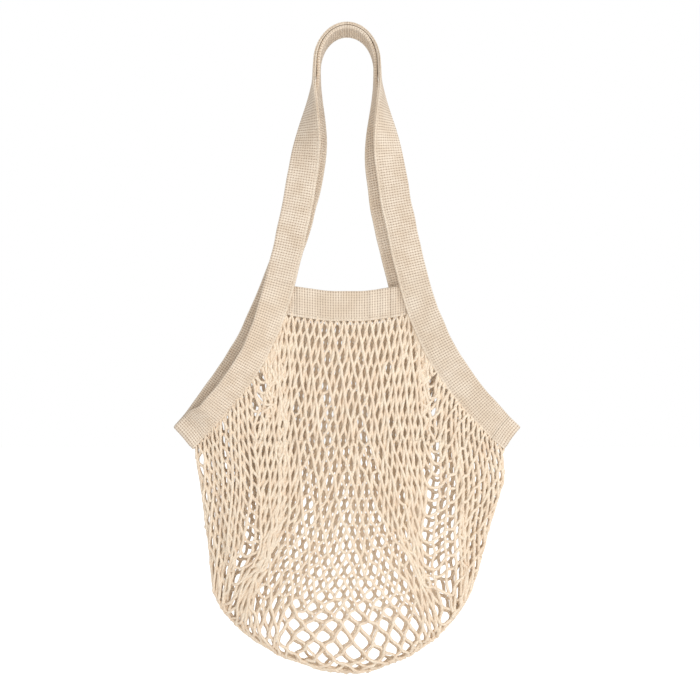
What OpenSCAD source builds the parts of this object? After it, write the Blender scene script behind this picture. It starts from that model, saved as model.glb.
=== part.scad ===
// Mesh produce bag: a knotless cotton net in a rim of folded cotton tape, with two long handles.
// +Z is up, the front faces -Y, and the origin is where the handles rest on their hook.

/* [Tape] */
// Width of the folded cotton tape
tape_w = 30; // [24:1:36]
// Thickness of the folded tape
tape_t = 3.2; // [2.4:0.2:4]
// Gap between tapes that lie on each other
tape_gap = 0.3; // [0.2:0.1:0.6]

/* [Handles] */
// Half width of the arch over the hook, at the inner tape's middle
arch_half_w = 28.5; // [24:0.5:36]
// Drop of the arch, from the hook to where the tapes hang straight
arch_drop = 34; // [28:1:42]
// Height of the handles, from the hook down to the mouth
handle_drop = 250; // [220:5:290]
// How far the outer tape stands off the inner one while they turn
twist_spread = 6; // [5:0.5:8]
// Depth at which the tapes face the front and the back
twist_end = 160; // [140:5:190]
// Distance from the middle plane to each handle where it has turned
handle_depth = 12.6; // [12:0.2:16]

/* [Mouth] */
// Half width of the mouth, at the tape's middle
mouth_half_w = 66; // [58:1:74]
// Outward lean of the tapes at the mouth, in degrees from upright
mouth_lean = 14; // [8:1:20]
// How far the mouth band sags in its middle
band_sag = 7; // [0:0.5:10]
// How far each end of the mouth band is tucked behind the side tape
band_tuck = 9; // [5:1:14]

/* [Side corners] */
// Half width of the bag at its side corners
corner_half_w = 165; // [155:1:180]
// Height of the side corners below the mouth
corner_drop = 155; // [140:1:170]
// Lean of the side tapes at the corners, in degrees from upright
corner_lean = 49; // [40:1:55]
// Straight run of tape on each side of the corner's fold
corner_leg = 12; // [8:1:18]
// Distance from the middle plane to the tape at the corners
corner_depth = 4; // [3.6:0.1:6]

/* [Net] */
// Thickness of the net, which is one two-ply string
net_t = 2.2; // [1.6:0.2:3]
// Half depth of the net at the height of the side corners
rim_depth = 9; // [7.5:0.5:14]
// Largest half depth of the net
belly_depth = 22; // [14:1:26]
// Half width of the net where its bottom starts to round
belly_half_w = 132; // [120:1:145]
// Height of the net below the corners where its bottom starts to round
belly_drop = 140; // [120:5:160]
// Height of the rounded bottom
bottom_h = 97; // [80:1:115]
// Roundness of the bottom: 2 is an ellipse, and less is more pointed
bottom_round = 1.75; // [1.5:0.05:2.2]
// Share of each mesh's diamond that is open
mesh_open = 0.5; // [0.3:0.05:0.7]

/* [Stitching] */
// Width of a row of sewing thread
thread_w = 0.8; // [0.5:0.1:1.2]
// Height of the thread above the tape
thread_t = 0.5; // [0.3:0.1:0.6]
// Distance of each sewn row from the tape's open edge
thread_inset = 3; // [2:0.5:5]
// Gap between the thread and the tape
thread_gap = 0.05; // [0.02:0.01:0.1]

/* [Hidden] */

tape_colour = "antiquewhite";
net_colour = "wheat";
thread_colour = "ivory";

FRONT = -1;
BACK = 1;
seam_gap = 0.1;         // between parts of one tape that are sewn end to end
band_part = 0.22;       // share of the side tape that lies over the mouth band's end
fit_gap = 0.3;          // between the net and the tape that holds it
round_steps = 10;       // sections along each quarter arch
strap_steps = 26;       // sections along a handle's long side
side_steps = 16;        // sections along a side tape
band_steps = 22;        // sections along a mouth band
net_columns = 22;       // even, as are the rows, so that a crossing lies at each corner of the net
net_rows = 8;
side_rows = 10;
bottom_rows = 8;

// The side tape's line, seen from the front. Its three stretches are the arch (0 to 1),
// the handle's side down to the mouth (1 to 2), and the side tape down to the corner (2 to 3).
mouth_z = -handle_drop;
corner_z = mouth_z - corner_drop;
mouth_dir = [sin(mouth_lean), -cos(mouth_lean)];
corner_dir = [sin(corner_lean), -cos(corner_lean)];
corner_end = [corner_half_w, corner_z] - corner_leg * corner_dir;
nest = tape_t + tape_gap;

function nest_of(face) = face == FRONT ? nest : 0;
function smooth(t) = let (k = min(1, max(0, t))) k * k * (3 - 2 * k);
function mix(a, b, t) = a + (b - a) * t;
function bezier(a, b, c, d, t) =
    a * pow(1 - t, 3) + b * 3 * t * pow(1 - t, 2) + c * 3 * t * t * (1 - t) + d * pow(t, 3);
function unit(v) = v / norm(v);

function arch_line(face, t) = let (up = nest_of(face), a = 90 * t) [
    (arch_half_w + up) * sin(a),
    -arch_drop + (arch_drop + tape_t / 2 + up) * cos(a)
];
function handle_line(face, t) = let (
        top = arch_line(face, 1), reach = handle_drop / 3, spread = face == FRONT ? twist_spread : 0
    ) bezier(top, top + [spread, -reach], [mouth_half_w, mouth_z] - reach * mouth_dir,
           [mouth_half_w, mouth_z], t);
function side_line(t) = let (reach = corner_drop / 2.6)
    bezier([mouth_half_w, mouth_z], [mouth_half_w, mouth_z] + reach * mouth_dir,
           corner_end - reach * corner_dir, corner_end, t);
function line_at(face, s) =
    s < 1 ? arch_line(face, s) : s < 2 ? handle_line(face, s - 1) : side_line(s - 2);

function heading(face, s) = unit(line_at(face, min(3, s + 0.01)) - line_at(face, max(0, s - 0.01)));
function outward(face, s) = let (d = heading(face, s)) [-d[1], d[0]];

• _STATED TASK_
From the opening line of the data above, please print each line as written up to and including the line that contains "on their hook.", and nothing more.

• _ANSWER TO THE TASK_
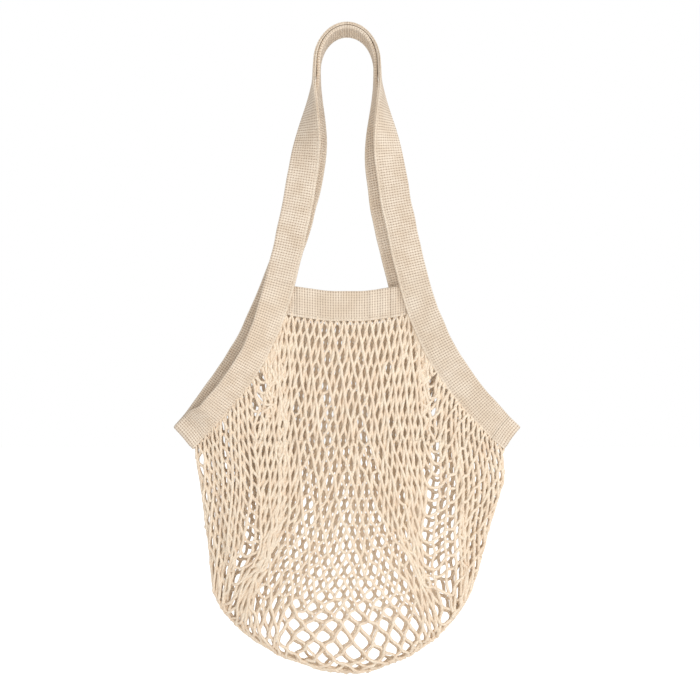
What OpenSCAD source builds the parts of this object? After it, write the Blender scene script behind this picture. It starts from that model, saved as model.glb.
=== part.scad ===
// Mesh produce bag: a knotless cotton net in a rim of folded cotton tape, with two long handles.
// +Z is up, the front faces -Y, and the origin is where the handles rest on their hook.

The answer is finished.